• [Source data]:
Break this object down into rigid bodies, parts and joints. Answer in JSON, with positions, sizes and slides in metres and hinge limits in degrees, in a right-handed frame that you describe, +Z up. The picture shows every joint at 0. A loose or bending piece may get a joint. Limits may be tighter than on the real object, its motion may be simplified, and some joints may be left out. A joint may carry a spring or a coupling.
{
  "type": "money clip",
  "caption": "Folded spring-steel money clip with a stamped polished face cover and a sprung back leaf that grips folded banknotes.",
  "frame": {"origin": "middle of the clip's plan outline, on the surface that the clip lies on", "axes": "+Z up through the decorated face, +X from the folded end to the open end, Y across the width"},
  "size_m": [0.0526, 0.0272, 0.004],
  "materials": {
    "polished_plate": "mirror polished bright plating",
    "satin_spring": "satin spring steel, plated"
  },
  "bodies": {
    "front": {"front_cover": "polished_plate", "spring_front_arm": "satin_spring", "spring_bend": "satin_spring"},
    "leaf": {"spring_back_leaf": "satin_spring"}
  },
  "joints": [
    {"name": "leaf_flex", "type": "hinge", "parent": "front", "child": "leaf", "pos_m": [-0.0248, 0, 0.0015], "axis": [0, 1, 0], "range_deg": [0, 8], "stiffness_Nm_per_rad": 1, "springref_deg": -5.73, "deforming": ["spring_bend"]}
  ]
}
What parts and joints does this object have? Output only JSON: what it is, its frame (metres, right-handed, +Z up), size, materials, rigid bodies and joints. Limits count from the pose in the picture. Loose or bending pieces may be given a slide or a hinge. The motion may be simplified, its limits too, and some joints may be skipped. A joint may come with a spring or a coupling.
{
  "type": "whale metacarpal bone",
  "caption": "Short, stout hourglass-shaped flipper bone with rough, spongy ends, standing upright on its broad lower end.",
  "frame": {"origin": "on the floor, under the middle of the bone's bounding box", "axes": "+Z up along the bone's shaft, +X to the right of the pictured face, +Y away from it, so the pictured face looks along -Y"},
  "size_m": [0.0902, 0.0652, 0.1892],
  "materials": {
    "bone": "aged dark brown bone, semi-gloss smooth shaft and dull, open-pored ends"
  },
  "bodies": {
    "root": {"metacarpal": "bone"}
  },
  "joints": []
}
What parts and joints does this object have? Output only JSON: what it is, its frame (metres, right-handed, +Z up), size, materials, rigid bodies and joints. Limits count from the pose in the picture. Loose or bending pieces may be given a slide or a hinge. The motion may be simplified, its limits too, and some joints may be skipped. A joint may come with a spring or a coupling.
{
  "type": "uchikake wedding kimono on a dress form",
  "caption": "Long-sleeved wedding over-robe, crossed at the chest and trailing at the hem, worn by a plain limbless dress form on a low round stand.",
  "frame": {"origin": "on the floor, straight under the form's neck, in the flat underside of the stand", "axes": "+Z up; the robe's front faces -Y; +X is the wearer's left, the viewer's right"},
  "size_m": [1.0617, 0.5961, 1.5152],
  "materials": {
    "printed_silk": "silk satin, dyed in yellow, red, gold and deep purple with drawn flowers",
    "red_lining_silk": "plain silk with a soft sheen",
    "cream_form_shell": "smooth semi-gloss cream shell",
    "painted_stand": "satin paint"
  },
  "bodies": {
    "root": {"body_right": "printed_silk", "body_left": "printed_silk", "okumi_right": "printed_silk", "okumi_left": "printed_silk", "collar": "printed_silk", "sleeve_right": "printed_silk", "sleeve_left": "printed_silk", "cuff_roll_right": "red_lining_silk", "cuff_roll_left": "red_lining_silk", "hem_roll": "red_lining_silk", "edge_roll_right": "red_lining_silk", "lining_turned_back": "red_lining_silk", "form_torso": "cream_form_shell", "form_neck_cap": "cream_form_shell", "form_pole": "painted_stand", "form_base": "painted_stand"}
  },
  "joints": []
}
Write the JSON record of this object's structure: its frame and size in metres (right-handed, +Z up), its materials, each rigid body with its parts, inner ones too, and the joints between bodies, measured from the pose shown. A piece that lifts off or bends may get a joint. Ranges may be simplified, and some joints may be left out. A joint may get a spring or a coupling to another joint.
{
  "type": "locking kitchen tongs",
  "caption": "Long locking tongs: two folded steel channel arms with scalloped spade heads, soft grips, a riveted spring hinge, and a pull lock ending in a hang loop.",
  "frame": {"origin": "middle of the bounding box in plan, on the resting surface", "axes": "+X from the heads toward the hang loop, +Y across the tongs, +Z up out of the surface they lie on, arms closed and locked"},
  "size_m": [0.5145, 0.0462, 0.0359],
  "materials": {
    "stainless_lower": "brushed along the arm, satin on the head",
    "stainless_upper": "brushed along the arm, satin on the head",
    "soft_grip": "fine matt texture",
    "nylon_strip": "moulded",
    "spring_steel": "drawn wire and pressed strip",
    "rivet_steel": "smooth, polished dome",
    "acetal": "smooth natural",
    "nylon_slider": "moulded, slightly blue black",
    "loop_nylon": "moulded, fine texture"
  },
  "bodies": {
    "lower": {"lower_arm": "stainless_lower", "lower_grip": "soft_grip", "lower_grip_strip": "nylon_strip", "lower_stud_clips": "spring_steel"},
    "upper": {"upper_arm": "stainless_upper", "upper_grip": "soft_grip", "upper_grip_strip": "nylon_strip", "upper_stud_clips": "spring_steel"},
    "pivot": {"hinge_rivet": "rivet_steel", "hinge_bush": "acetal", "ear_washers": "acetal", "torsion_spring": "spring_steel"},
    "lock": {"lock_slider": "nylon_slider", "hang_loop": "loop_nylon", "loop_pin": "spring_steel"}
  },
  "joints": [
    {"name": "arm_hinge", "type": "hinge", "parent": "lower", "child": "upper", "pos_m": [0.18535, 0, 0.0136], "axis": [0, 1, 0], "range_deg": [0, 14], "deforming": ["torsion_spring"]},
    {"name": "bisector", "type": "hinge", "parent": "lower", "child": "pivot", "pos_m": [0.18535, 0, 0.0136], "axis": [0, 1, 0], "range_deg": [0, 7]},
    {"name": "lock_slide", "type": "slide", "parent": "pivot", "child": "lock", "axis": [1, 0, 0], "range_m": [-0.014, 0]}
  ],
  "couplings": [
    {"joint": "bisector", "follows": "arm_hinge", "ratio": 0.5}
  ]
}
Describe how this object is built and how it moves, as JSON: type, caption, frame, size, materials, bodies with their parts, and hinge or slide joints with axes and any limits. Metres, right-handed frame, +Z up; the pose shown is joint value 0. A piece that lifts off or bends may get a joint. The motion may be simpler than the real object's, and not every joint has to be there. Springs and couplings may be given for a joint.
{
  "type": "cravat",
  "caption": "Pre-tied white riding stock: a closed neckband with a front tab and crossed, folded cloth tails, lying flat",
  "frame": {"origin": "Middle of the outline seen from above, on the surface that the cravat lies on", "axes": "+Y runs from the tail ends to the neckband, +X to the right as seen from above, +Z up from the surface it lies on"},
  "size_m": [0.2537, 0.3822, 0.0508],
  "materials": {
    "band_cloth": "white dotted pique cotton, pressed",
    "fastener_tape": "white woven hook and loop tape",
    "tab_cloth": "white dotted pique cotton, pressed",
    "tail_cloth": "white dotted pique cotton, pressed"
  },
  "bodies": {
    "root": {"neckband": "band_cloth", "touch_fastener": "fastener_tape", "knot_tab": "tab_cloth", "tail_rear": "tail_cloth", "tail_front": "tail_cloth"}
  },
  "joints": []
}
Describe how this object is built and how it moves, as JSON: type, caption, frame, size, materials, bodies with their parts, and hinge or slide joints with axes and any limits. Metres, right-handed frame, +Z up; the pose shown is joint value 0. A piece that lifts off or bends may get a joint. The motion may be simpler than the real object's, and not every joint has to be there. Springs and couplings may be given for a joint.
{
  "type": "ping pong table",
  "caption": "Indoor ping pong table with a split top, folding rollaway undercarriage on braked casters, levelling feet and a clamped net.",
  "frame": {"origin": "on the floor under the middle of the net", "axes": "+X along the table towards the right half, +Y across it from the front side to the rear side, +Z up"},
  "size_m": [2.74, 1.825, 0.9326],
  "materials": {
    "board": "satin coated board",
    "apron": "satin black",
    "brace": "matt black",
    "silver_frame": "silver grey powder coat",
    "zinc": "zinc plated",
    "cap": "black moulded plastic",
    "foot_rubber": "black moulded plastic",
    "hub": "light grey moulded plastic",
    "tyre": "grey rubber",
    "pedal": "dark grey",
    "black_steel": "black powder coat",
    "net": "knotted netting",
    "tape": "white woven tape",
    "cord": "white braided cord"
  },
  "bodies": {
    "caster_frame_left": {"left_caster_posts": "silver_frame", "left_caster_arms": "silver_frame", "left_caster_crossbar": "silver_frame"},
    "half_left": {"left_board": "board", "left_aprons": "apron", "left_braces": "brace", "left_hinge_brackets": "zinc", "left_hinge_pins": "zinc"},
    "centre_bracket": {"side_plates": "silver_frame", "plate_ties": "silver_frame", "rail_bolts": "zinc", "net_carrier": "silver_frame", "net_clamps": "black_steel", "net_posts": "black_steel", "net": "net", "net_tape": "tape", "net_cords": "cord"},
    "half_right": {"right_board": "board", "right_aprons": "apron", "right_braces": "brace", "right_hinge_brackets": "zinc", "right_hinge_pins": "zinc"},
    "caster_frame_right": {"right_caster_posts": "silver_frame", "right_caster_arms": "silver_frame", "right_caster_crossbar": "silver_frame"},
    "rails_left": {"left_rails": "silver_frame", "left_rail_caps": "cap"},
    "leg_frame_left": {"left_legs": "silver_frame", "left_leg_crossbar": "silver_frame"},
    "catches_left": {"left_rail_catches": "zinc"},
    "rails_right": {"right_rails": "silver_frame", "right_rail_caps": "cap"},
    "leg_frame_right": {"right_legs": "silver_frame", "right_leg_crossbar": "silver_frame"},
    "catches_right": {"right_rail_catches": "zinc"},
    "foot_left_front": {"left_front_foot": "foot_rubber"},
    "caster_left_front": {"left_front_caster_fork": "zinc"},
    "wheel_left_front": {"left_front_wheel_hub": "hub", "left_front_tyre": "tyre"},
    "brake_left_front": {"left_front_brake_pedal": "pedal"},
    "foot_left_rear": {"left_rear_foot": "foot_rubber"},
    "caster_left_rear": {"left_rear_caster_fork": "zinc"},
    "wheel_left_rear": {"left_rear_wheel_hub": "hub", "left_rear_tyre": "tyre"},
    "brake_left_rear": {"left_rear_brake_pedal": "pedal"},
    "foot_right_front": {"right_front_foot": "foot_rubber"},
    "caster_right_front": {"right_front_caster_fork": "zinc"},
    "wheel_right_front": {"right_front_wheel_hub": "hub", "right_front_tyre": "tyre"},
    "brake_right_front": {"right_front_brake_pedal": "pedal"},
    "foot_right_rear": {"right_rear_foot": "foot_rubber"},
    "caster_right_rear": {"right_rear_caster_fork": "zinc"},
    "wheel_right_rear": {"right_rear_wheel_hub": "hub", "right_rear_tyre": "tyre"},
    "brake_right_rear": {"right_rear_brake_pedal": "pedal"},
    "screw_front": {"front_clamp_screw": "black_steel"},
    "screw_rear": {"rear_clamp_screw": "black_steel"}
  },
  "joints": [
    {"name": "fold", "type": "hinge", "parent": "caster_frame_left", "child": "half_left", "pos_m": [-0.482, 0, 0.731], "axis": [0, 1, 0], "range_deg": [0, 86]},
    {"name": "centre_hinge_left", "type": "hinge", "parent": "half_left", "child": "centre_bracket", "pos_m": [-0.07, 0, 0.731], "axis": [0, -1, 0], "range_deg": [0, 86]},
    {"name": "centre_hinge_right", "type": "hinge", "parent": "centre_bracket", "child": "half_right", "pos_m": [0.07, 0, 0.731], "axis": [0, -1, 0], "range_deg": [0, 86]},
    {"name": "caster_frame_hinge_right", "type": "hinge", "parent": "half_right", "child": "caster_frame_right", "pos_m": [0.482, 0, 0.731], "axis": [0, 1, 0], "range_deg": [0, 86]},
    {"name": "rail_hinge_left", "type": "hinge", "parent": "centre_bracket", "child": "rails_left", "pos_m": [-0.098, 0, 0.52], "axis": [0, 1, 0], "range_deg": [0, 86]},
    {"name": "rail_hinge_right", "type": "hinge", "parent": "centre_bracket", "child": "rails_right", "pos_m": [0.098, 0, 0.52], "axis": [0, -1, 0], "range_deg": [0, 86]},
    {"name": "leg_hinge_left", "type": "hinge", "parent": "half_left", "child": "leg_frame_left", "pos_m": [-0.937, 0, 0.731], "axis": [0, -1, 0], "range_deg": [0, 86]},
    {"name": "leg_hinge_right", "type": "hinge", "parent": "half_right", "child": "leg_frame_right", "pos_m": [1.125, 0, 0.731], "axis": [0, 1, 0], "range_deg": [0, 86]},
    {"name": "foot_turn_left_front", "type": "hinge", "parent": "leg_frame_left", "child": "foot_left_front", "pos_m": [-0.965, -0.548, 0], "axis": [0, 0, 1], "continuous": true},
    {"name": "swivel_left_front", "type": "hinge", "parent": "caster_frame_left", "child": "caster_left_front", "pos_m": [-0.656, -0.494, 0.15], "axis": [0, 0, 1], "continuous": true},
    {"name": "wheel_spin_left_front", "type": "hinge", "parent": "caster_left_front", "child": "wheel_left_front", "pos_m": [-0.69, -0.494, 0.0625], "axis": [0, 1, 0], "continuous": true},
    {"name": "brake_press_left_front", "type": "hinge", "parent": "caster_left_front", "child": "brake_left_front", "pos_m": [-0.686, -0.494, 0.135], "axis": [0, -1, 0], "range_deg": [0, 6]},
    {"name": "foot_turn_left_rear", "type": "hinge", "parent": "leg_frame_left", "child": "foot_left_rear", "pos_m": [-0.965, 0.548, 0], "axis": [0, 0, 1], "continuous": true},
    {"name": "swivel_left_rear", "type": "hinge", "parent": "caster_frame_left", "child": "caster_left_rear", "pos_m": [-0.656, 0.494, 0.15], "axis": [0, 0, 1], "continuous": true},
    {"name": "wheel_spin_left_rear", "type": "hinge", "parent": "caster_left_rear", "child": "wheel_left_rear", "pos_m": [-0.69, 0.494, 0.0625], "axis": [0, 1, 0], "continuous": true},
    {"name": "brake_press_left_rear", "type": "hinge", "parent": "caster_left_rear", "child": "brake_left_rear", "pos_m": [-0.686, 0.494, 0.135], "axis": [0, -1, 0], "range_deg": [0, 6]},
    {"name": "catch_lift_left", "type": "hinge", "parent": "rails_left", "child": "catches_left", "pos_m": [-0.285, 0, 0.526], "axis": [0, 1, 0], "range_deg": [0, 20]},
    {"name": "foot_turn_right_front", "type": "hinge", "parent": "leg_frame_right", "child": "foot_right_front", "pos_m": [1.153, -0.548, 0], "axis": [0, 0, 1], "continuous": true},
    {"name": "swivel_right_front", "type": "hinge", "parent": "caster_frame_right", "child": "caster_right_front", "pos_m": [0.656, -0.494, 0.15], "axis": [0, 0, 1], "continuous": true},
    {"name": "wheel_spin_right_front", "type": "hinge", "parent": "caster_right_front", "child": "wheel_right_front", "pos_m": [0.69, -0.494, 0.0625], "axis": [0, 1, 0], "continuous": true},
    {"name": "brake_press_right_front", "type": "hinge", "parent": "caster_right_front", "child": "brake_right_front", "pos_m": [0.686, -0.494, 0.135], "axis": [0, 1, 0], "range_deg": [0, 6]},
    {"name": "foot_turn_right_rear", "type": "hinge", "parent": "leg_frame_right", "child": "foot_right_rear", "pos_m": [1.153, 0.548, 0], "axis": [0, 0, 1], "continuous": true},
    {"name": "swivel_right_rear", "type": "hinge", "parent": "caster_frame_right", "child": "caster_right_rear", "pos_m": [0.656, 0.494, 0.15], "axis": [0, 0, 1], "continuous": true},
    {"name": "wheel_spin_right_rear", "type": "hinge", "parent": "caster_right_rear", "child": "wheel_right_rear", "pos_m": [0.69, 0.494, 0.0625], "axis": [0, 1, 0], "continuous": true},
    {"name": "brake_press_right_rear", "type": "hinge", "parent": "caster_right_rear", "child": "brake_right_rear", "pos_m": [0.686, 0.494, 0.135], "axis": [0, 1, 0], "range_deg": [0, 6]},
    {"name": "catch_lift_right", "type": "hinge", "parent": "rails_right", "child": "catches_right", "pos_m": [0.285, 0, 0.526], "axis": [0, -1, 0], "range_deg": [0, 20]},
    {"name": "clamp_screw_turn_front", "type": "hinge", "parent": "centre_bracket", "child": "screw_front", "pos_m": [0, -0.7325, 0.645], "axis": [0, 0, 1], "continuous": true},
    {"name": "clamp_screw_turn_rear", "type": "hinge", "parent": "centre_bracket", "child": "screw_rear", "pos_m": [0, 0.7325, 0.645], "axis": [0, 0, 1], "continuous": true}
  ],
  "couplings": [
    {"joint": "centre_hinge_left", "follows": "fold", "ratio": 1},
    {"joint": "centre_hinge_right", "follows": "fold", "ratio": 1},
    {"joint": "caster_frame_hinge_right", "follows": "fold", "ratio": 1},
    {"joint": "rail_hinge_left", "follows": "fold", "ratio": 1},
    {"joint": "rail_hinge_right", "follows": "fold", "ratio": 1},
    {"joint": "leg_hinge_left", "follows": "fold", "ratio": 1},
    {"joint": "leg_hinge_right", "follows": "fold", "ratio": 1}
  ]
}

• [The request]: Only a number is wanted: how many lines of the data above contain "rigid"?

• [Answer]: 4